Likewise there were incidents of violence in Watts California by the Los Angeles Police Department that helped trigger the Watts Riots. That being said, there can be no doubt that in terms of organized systemic discrimination, persecution, and violence, it was in the South where Blacks suffered the gravest injustice. The South was the unparalleled hotbed of resistance to change, and resistance to the simple desire of people to receive equal treatment under the law.
Today, even many whites remember some of those incidents; the burning of the Freedom Riders bus in Anniston Alabama, the baring of James Meredith from the University of Mississippi, the 16th Street Baptist Church Bombing in which four little girls going to Sunday School were murdered, the brutal attacks on protestors in that same city that sent Dr Martin Luther King to jail, the murder of Medgar Evers, the murder of the Mississippi Civil Rights Workers, Bloody Sunday on the Edmund Pettus Bridge in Selma Alabama, and the assassination of Martin Luther King Jr.

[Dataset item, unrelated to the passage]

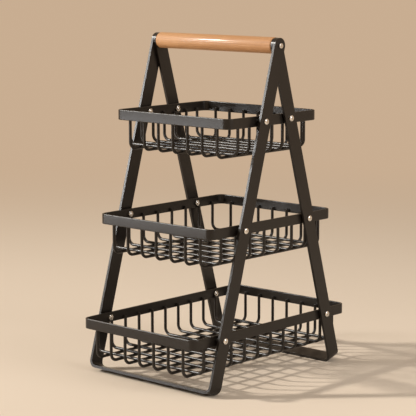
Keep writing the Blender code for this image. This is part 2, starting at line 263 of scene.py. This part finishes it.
def powder_coat():
    """Satin black powder coat: a warm black, rippled like fine orange peel, with a few paler specks."""
    coat = new_finish("satin black powder coat")
    place = coat.place()
    cloud = coat.noise(place, 40.0, 3.0)
    ripple = coat.noise(place, 700.0, 1.0)
    speck = coat.noise(place, 2600.0, 1.0)
    thick, thin, dust = (0.011, 0.0087, 0.0072), (0.017, 0.0135, 0.0110), (0.045, 0.038, 0.032)
    specks = 0.35 * coat.between(speck, 0.62, 0.74)
    coat.shader(
        Base_Color=coat.blend(specks, coat.blend(cloud, thick, thin), dust),
        Roughness=0.255 + 0.05 * cloud + 0.04 * ripple,
        Specular_IOR_Level=0.42,
        Normal=coat.bump(0.85 * ripple + 0.15 * speck, 0.00005, 0.3),
    )
    return coat.owner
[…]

We all know about those, well at least some of us do. They all occurred early in my lifetime and certainly if Thomas didn’t know about them as a child, he most certainly knows about them now.But the good Justice willingly chooses to ignore and treat them if they never happened, to Thomas, those were the “good ole days.”
But such an attitude denies history. It is inexcusable for any man or woman, of any race holding such an important position as Thomas to have, that of a Supreme Court Justice to hold such ahistoric and racist views. For man like Thomas, who in his office helps to make and interpret law that affects the civil rights of all Americans it is unconscionable. But then, I do not believe that Thomas has a conscience.

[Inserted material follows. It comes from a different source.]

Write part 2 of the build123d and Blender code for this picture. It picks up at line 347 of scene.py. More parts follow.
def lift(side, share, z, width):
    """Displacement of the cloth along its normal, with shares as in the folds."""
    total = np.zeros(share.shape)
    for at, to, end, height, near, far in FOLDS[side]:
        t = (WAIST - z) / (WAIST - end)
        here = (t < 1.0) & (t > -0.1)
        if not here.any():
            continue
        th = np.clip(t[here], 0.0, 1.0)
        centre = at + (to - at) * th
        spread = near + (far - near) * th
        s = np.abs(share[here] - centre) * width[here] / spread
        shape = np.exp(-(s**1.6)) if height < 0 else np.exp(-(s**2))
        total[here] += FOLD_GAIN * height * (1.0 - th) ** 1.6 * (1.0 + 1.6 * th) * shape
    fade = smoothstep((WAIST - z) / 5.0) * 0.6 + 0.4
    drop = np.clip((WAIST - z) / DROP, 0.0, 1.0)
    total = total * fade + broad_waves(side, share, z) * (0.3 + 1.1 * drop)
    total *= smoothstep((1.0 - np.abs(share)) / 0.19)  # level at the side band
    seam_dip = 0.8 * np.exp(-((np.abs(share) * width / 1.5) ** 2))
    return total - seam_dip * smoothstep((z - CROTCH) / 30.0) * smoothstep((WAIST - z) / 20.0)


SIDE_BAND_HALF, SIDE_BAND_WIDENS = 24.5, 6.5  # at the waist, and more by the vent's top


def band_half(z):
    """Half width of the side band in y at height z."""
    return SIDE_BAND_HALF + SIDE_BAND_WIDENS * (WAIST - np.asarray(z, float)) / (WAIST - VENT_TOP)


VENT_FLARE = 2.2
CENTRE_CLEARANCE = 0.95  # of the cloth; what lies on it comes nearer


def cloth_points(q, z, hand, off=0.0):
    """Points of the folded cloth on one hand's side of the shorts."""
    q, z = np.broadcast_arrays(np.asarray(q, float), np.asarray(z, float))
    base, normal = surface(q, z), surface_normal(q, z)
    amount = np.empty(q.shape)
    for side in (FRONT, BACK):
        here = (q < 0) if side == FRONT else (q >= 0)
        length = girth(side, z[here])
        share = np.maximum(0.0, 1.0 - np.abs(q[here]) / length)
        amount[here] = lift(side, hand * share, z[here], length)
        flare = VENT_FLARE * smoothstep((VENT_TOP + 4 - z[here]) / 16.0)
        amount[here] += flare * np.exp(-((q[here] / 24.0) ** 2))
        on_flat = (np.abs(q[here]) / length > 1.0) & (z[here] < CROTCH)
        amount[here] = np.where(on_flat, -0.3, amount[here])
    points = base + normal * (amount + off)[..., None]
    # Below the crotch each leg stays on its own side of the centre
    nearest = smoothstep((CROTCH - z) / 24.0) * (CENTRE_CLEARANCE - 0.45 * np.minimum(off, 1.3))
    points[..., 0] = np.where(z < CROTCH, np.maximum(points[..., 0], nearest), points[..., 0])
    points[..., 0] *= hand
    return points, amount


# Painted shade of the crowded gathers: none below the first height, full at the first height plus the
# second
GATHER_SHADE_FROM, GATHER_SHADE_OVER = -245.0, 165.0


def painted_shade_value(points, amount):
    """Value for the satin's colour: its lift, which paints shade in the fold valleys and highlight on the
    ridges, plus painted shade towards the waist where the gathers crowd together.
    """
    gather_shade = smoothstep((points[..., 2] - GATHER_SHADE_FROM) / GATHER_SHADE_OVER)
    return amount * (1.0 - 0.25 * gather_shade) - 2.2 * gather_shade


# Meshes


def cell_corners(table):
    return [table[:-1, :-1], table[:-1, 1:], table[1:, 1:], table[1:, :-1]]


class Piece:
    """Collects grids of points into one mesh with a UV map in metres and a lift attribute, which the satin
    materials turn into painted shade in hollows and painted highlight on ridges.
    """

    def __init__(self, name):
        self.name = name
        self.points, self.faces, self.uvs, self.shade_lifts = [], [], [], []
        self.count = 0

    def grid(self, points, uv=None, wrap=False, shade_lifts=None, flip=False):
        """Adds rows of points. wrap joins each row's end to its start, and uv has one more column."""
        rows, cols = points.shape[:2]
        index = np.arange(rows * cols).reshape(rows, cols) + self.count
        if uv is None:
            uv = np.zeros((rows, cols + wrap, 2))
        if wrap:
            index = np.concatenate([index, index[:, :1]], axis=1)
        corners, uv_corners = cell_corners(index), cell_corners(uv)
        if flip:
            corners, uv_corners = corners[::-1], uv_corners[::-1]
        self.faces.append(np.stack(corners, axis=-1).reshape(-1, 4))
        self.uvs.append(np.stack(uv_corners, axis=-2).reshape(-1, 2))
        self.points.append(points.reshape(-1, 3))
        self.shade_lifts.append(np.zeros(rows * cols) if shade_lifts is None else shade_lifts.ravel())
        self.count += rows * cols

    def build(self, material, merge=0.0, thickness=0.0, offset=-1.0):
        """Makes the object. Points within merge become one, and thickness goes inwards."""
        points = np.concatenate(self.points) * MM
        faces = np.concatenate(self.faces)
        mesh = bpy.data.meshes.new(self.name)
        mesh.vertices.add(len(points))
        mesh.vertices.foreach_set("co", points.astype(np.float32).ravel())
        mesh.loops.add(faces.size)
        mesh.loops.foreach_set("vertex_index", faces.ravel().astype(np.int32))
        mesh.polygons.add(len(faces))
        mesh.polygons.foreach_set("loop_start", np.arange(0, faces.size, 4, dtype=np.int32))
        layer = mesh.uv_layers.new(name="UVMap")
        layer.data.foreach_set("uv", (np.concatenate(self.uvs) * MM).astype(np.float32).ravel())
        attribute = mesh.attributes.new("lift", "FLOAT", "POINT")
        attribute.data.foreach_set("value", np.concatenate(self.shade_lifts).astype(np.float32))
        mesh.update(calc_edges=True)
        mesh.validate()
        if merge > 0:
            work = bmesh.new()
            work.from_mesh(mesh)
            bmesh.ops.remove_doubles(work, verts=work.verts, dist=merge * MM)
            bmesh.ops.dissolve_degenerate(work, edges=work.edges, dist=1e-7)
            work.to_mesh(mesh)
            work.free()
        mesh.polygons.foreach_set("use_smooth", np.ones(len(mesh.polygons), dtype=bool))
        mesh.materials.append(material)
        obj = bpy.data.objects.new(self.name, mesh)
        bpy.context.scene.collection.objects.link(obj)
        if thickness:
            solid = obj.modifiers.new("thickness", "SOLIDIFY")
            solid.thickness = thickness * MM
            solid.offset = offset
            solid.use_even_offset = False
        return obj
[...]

But for each of those incidents there were many more, some very bloody which have been forgotten. I was reminded of one of those last year when a speaker talked about an incident that occurred at his alma mater, South Carolina State University in Orangeburg South Carolina, the Orangeburg Massacre. I think I had read about it once, but I had forgotten about it.

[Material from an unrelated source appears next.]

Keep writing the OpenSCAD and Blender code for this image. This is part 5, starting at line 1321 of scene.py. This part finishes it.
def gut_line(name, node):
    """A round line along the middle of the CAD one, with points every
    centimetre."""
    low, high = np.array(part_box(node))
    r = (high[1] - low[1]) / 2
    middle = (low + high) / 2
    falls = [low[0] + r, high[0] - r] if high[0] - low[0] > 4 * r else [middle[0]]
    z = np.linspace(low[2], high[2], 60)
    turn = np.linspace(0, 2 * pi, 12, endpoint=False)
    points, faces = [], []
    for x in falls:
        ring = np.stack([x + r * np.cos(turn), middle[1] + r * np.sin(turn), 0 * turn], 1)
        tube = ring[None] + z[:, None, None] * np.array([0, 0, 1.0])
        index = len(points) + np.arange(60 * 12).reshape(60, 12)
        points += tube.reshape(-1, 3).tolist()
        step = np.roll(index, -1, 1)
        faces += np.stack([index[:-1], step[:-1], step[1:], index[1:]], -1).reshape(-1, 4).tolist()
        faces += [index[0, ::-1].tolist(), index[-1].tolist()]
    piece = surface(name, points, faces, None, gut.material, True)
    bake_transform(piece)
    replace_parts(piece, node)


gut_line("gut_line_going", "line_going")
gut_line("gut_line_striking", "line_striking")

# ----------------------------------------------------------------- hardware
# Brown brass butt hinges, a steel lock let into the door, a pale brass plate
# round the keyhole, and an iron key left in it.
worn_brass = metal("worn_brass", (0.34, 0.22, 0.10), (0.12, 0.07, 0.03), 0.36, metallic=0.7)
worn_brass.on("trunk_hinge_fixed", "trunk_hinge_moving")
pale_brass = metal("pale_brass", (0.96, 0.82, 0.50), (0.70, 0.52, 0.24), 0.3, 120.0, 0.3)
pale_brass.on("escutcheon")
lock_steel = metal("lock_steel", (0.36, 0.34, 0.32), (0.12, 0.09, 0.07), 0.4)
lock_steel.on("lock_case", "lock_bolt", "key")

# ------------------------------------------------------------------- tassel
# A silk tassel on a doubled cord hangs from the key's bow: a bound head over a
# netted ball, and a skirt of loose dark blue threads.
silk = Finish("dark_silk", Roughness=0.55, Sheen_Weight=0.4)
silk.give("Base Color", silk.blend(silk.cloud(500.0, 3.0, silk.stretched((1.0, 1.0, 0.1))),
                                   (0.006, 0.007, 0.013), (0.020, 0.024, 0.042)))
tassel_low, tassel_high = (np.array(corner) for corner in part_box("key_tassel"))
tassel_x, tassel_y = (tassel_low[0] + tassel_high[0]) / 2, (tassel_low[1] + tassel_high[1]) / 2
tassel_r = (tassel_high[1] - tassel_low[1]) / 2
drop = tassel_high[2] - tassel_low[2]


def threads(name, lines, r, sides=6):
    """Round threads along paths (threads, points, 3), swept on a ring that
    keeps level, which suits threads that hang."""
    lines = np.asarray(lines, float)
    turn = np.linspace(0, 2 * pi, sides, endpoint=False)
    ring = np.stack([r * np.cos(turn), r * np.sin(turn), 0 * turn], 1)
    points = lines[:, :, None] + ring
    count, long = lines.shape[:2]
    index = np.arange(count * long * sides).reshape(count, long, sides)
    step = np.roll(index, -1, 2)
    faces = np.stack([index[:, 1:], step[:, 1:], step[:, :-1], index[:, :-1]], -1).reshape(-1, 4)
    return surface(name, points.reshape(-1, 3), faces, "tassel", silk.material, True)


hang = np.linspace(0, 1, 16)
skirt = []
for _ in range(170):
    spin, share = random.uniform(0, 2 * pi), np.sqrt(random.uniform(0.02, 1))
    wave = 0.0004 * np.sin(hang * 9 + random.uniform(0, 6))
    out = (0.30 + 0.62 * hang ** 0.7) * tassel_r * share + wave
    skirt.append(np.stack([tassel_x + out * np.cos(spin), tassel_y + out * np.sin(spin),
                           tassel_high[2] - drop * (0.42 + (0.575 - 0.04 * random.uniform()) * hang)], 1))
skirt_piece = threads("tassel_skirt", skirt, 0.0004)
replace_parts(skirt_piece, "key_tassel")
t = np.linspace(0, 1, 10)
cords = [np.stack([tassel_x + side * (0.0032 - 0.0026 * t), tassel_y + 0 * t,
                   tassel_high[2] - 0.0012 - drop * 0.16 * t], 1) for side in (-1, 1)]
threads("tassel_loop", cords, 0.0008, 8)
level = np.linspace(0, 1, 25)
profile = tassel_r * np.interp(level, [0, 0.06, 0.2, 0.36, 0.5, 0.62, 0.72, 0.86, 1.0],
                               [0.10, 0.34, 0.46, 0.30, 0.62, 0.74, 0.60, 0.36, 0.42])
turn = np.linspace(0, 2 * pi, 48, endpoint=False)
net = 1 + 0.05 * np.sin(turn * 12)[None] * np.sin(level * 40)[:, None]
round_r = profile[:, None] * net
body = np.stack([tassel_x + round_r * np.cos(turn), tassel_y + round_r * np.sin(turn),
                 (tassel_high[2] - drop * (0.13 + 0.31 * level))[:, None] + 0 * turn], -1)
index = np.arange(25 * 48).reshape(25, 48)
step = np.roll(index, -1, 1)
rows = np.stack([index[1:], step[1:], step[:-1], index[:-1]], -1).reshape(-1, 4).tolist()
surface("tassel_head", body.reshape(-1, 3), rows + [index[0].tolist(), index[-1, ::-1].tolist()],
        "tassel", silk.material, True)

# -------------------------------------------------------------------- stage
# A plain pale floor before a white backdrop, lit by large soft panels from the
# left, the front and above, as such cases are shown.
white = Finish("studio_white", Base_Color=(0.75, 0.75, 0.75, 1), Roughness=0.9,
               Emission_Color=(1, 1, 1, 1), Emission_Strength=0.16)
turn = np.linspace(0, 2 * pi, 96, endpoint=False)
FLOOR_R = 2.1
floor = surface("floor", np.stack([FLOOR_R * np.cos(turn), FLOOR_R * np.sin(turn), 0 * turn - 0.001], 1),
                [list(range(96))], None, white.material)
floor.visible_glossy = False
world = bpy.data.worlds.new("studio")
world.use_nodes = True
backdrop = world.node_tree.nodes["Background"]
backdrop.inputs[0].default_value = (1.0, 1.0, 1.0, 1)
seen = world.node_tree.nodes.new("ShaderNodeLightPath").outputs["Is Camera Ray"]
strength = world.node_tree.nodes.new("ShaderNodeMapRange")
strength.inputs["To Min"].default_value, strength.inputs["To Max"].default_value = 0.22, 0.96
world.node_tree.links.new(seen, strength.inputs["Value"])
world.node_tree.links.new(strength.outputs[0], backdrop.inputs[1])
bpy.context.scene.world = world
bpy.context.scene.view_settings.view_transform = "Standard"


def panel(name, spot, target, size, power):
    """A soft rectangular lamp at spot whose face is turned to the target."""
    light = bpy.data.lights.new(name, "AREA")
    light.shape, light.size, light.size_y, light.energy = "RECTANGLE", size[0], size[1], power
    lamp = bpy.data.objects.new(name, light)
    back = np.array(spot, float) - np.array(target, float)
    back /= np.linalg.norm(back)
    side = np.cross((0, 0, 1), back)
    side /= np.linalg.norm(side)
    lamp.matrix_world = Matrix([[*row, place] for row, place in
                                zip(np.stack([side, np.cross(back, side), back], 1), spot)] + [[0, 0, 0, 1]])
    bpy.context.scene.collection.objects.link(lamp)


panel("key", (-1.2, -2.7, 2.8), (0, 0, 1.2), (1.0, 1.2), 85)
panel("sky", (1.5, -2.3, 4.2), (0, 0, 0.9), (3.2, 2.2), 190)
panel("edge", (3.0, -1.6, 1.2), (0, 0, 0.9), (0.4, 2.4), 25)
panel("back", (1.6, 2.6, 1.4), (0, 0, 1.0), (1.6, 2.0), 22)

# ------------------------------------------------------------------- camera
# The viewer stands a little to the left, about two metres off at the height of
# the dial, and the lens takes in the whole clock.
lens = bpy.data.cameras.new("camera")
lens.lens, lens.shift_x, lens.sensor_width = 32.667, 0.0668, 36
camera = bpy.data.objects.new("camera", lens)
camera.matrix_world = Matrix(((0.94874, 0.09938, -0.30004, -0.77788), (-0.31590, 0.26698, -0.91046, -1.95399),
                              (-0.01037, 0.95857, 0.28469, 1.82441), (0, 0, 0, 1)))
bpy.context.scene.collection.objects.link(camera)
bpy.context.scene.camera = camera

The massacre occurred on February 8th 1968 when students at the college began to protest for equal access to local businesses, especially at the only bowling alley in town, the All Star Lanes. The owner refused to allow Blacks to patronize his establishment. In the days leading up to the massacre students were beaten by police as they engaged in peaceful protests.
Protests continued on campus, hundreds of police and state troopers were dispatched as well as armored vehicles from the National Guard. On campus about 200 students milled around a dying bonfire.
During a protest the local and state police opened fire on a crowed of students at a bonfire. Contrary to the claims of the police no student was armed, three students were killed, and twenty seven wounded. Many were shot in the back. The dead included a college Army ROTC Cadet named Henry Smith, another, a member of the college football team, Samuel Hammond who died reciting the 23rd Psalm with his mother at his side, and lastly the young Delano Middleton, a local high school student who had joined the protest.
J. Edgar Hoover ordered agents to make false statements to Justice Department officials to cover for the State Troopers involved. When nine of the police officers went to trial for excessive use of force all were acquitted. But how could they be? Evidence was suppressed, false statements made and testimony of the victims discounted.
For years the subject was covered up, and disinformation spread by elected and police officials, including the governor who blamed the protest on outside “Black Power agitators” and who claimed that the protest took place off campus. Activist Cleveland Sellers was convicted of “inciting a riot” and spent seven months in jail. Twenty five years later he was pardoned. It was not until 2001 that a Governor, then Jim Hodges attended the school’s annual memorial and it was not until 2005 when then Governor Mark Sanford made a formal apology for the massacre.
The massacre received almost no coverage in the national media and was forgotten. The energy of most Americans was focused on the Vietnam War, the Kent State Shootings and the assassination of Dr Martin Luther King Jr.
Justice Thomas may have historical amnesia, but history is history, even history that those in power desired to cover up.
History and justice, even belated justice matter because there are those in our country, not all in the South, who would like to roll back the protections that exist in law to protect African Americans and other minorities from institutional discrimination in matters of voters rights and equality. There are business owners who openly boast of their refusal to serve minorities, and are hailed by some for doing so.
I encourage my readers to explore this subject, the book, The Orangeburg Massacre by Jack Bass and Jack Nelson published by Mercer University Press, a number of websites as well as a video that I have provided a link to here http://www.democracynow.org/2008/4/3/1968_forty_years_later_a_look are good places to start.
Like Montgomery, Birmingham, Anniston, Memphis and Selma, Orangeburg though forgotten by most, still matters. Never forget and do not let it happen again.